Beyond, we can plan installing wind turbines to supply electricity to the whole towns of Anjar, Kessab and their neighboring non-Armenian towns, making thus a political achievement; we can plan and fund 5 million Euros investment in “Waste to Clean Energy Plant” to transform the waste piled up in Bourj Hamoud to methane. We are not talking here about a donation, but an investment which would probably be paid back in 5 to 7 years.
The simplest of the above is installing solar panels on our schools, yet that needs preliminary studies, sourcing and execution. Such an initiative would be so much easier if we got together and made a global project in partnership with a company like UAE based MASDAR, to equip 100 buildings in Lebanon and beyond, in countries which have power shortage problems.

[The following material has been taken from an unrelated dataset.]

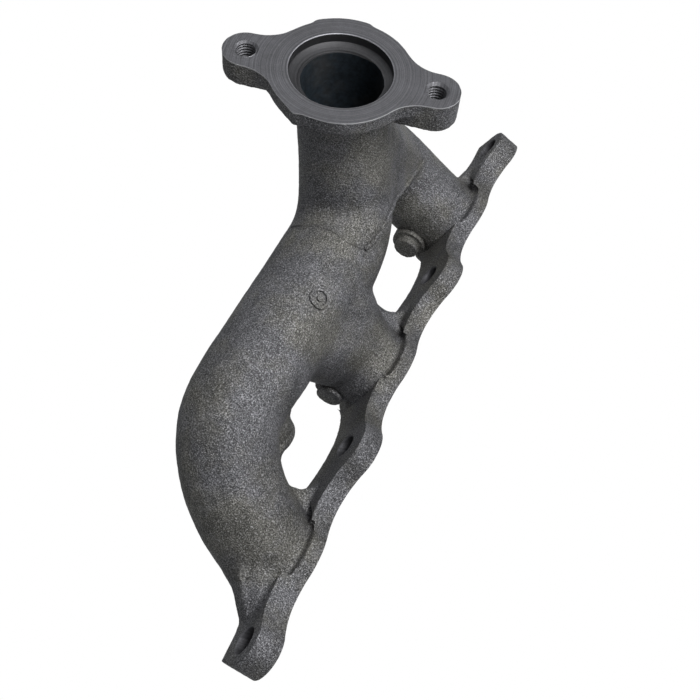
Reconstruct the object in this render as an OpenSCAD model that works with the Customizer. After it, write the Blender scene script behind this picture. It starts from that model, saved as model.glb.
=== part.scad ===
// Cast-iron exhaust manifold for one bank of a three-port cylinder head.
// Origin: centre of the middle port on the gasket face. +X runs from port 1 to port 3,
// +Y points to the side the outlet is on, +Z points away from the cylinder head.

/* [Head flange] */
// Distance between neighbouring port centres
port_pitch = 108; // [96:0.5:120]
// Gas bore through each port pad
port_bore_d = 35; // [28:0.5:38]
// Outside diameter of the round pad around each port
port_pad_d = 53; // [50:0.5:60]
// Thickness of the port pads
pad_t = 7; // [5:0.5:10]
// Thickness of the bars between the ports
bar_t = 10; // [8:0.5:14]
// Thickness of the two end lugs
lug_t = 12; // [9:0.5:16]
// Offset of the bolt line from the line of port centres
bolt_line_y = 20; // [16:0.5:24]
// Width of the round bolt bosses in the bars
bar_boss_d = 30; // [24:0.5:34]
// Bolt holes in the bars
bar_hole_d = 11; // [8.5:0.5:13]
// Lowest part of the far edge of a bar, measured from the port line
bar_far_y = 6; // [3:0.5:9]
// Inside corner radius between a pad and a boss on the near edge
near_fillet_r = 28; // [8:0.5:40]
// Distance from an end port to its end lug hole
lug_reach = 44; // [40:0.5:52]
// Outside radius of the end lugs around their holes
lug_r = 11.5; // [10:0.5:15]
// Bolt holes in the end lugs, larger for heat growth
lug_hole_d = 12; // [9:0.5:14]
// Inside corner radius on the far side of each end lug
lug_far_fillet_r = 26; // [18:0.5:34]

/* [Runners and log] */
// Outside diameter of the runners at the ports
runner_d = 44; // [40:0.5:48]
// Wall thickness of the cast tubes
wall = 4.5; // [3.5:0.25:6]
// Offset of the log axis from the port line where it meets the neck
log_y = 19; // [14:0.5:26]
// Height of the log axis above the gasket face where it meets the neck
log_z = 60; // [56:0.5:66]
// Offset of the log axis from the port line where it meets runner 3
log_low_y = 17; // [12:0.5:22]
// Height of the log axis above the gasket face where it meets runner 3
log_low_z = 64; // [56:0.5:66]
// Outside diameter of the log where it meets the neck
log_d = 50; // [46:0.5:54]
// Outside diameter of the log where it meets runner 3
log_small_d = 45; // [40:0.5:48]
// Distance from port 3 back to the start of its elbow
elbow_reach = 48; // [42:0.5:56]
// Distance from port 2 back to the joint of log and neck
log_joint_x = 20.5; // [14:0.5:26]

/* [Outlet] */
// Distance from port 2 back to the centre of the outlet
outlet_back = 58; // [52:0.5:64]
// Offset of the outlet centre from the port line
outlet_y = 85; // [80:0.5:95]
// Height of the outlet centre above the gasket face
outlet_z = 115; // [110:0.5:125]
// Tilt of the outlet from +Y towards +Z
outlet_tilt = 30; // [24:0.5:36]
// Clocking of the stud line about the outlet axis
stud_clock = 10; // [0:0.5:14]
// Thickness of the rim of the outlet flange
outlet_t = 8; // [6:0.5:10]
// Depth of the stud boss on the side away from the head
stud_boss_a_t = 12; // [10:0.5:16]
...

I recall Mr Harut Sassounian relating about his initiative of forming a coalition of six major Armenian-American organizations, his conversation with then President of the AGBU, the late Mrs. Louise Simone, who had immediately agreed to join, as had done within the same hour all the other five groups. That was in 1989, in the wake of the earthquake, which then generated collective awareness. Due to that unified action, the constituted group managed to send to Armenia and Artsakh, $947 million of humanitarian aid with the support of Mr. Kirk Kerkorian who had appreciated the Unity.
The challenge is not the funding, but the Coalition, the Unity in spirit.
I call upon the major Armenian organizations in Lebanon, with the support of their parent organizations, to establish a Unified Fund each putting in their two cents, announcing their coalition in a press release. The Diasporas would then hear and save the beating heart of the Diaspora.